Como eran tiempos efervescentes y nosotros estábamos en ellos, dentro del Instituto se multiplicaban los grupos políticos: la Plataforma Democrática, la Junta Democrática, que luego se unieron y fueron conocidos como la Plata Junta; los maoístas de la Joven Guardia Roja, del Partido del Trabajo de España, capitaneados por la bella Pina López Gay, que acabó primero en el PSOE y luego en el cementerio. De troskystas de la Liga Comunista Revolucionaria andábamos algo escasos y de la Legión de María, sobrados, dado que uno de sus carismáticos líderes aparecía allí todo el año en mangas de camisa, aunque cayeran chuzos de punta y los osos polares se comieran a los pingüinos. También la fauna de los profesores, catedráticos de instituto en su mayoría, era peculiar. La profesora de Química era conocida como la fosforosa y la de Historia, inspiradora profesional, Trinidad Ortuzar, a la que presionábamos para que nos dijera si era monárquica o republicana y acabó contestándonos que «republicana pero de Platón».

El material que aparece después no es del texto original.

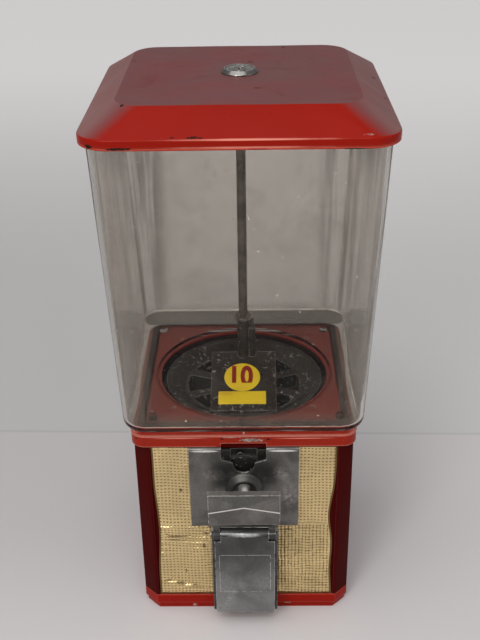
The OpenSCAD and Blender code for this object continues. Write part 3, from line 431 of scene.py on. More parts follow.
def plating(name, metal, dull, stain_scale, spots, shade=(), glints=(), pale=(), ridge=None, fade=None):
    """Aged plating: stained, scuffed pale, brighter at edges through wear and at painted highlights.

    The shade spots are painted shade, the glint spots are painted highlights and the pale spots are lighter
    patches. Ridge is a painted highlight line that rises to the middle: half its width, its low height, its
    rise and its front, in millimetres. The height shade is a high and a low height in metres and a share:
    from the low to the high one the metal darkens to that share of its tone, as painted shade.
    """
    material, t, shader = new_material(name, {})
    where = t.split(t.place())
    dark_patches = t.group(stains(), scale=stain_scale, spots=spots)
    tone = t.mix(dark_patches, rgb(metal, 1.15), rgb(metal, 0.66))
    scuff = t.cloud(110.0, 0.55, 0.70, detail=9.0, rough=0.78)
    tone = t.lay(tone, rgb(metal, 2.1), scuff, 0.5)
    grain = t.cloud(900.0, 0.4, 0.62, detail=3.0)
    tone = t.lay(tone, rgb(metal, 0.6), grain, 0.35)
    if shade:
        zone = marks(t, shade, scale=70.0, ragged=1.0, inner=0.35)
        tone = t.lay(tone, rgb(metal, 0.3), zone, 0.6)
    if pale:
        patchy = t.cloud(300.0, 0.38, 0.66, detail=8.0, rough=0.8)
        lightened = t.times(marks(t, pale, scale=120.0, ragged=1.0, inner=0.1), patchy)
        tone = t.lay(tone, rgb(metal, 2.6), lightened, 0.8)
    # painted shade: the metal darkens from one height to another
    if fade:
        high, low, least = fade
        tone = t.mix(t.step(where[2], low, high), tone, t.mix(least, rgb(BLACK), tone))
    brightened = t.group(edge_patches(), reach=0.7 * MM, coverage=0.72, scale=300.0)
    # painted highlights: the glint spots are lighter and less metallic, joined with the wear along edges
    gleam = marks(t, glints, scale=400.0, ragged=0.25, inner=0.6) if glints else 0.0
    brightened = t.most(brightened, gleam)
    # painted highlight: a pale line along the handle's ridge, rising to the middle
    if ridge:
        half, low, rise, front = [v * MM for v in ridge]
        slope = t.less(1.0, t.math("DIVIDE", t.size(where[0]), half))
        line = t.size(t.less(where[2], t.math("MULTIPLY_ADD", slope, rise, low)))
        ahead = t.step(where[1], front + 0.0015, front + 0.0005)
        near = t.times(t.step(line, 0.62 * MM, 0.25 * MM), ahead)
        brightened = t.most(brightened, t.times(near, t.cloud(260.0, 0.25, 0.4)))
    tone = t.lay(tone, shifted(metal, 4.5, 4.5, 4.5), brightened, 0.9)
    up = t.step(t.split(t.normal())[2], 0.8, 0.97)
    rough = t.plus(t.step(dark_patches, 0.0, 1.0, dull, dull + 0.12), t.times(scuff, 0.08))
    rough = t.plus(t.less(rough, t.times(brightened, 0.1)), t.times(up, 0.12))
    height = t.plus(t.noise(330.0, detail=6.0, rough=0.68), t.times(grain, 0.2))
    # a painted highlight is made less metallic, so it shows as a pale line
    metallic = t.less(1.0, t.most(t.times(up, 0.45), t.times(gleam, 0.6)))
    relief = bump(t, height, 0.35, 0.14 * MM)
    join(t, shader, Base_Color=tone, Metallic=metallic, Roughness=rough, Normal=relief)
    return material


def casting(name, metal, dusty, edge=0.8):
    """Dark die casting with pits, polish on its edges and pale crumbs and dust."""
    material, t, shader = new_material(name, {"Metallic": 0.7})
    cloud = t.noise(60.0, detail=8.0, rough=0.68)
    tone = t.mix(t.step(cloud, 0.32, 0.68), rgb(metal, 0.5), rgb(metal, 1.5))
    lying = t.group(sheen_and_dust(), amount=1.0, scale=90.0, **{"from": 0.6, "to": 0.95})
    tone = t.mix(t.times(lying, dusty), tone, rgb((0.12, 0.114, 0.10)))
    crumb = t.cloud(340.0, 0.575, 0.64, detail=4.0, rough=0.6)
    clump = t.times(t.cloud(36.0, 0.42, 0.6, detail=3.0), crumb)
    tone = t.lay(tone, rgb((0.60, 0.57, 0.52)), clump, 0.8)
    brightened = t.group(edge_patches(), reach=0.8 * MM, coverage=0.92, scale=200.0)
    tone = t.mix(t.times(brightened, edge), tone, rgb((0.70, 0.67, 0.62)))
    rough = t.less(t.step(cloud, 0.3, 0.7, 0.26, 0.52), t.times(brightened, 0.1))
    height = t.plus(t.noise(420.0, detail=6.0, rough=0.65), clump)
    join(t, shader, Base_Color=tone, Roughness=rough, Normal=bump(t, height, 0.55, 0.25 * MM))
    return material


def foil_metal(name, gold, stains_and_fold_shade):
    """Gold foil, browner in the grooves of its embossing, from grime and as painted shade, and where it is
    scuffed or has stains; some of its dark patches are painted shade of its folds.
    """
    material, t, shader = new_material(name, {"Metallic": 0.85})
    relief = t.add("ShaderNodeAttribute", attribute_name="relief").outputs["Fac"]
    cloud = t.noise(30.0, detail=6.0)
    tone = t.mix(t.step(cloud, 0.35, 0.7), rgb(gold, 1.05), rgb(gold, 0.82))
    # grime in the grooves of the embossing, and painted shade of the grooves as well
    tone = t.mix(t.step(relief, 0.66, 0.14), tone, rgb((0.20, 0.13, 0.045)))
    grime = t.cloud(150.0, 0.60, 0.76, detail=6.0, rough=0.7)
    tone = t.lay(tone, rgb((0.24, 0.14, 0.05)), grime, 0.5)
    # stains, and dark patches along the creases that are painted shade of the folds
    dark_patches = marks(t, stains_and_fold_shade, scale=330.0, ragged=1.2, inner=0.15)
    tone = t.lay(tone, rgb((0.055, 0.03, 0.008)), dark_patches, 0.8)
    rough = t.plus(t.step(cloud, 0.3, 0.7, 0.29, 0.42), t.times(dark_patches, 0.2))
    height = t.plus(t.times(relief, 2.0), t.times(t.noise(420.0, detail=3.0), 0.35))
    join(t, shader, Base_Color=tone, Roughness=rough, Normal=bump(t, height, 0.6, 0.22 * MM))
    return material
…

En clase de religión teníamos dos curas, uno era un encanto y otro quizás lo fuese, pero no lo pudimos comprobar sin testigos ni pruebas. La titular de Matemáticas, a las somnolientas tres de la tarde, despertaba más nuestro interés por su falda volandera y exigua que por su parlamento.
Como eran tiempos revueltos en una ocasión los grises de la Policía Armada llegaron a la cafetería, donde se encontraron con un estudiante en la barra al que exigieron perentorios: ¡disuélvase! Creo que entonces el chaval recordó a la fosforosa con morriña y la fórmula del ácido sulfúrico para poder disolverse él solo como le exigían.
Yo salté la valla que nos separaba de Magisterio y me quedé enganchado de una de esas barras con gran alegría y divertimento de un policía y su porra, hasta que pude desgarrar mi trenca liberándome y tomar las de Villa Diego.
He vuelto al Instituto y he visto los fantasmas de un pasado añorado y explicado en los versos de Rubén Darío. Los espectros se difuminan al cruzarse con chicos y chicas en un instituto que proclama en su frontispicio la enseñanza del idioma hegemónico del imperio que es.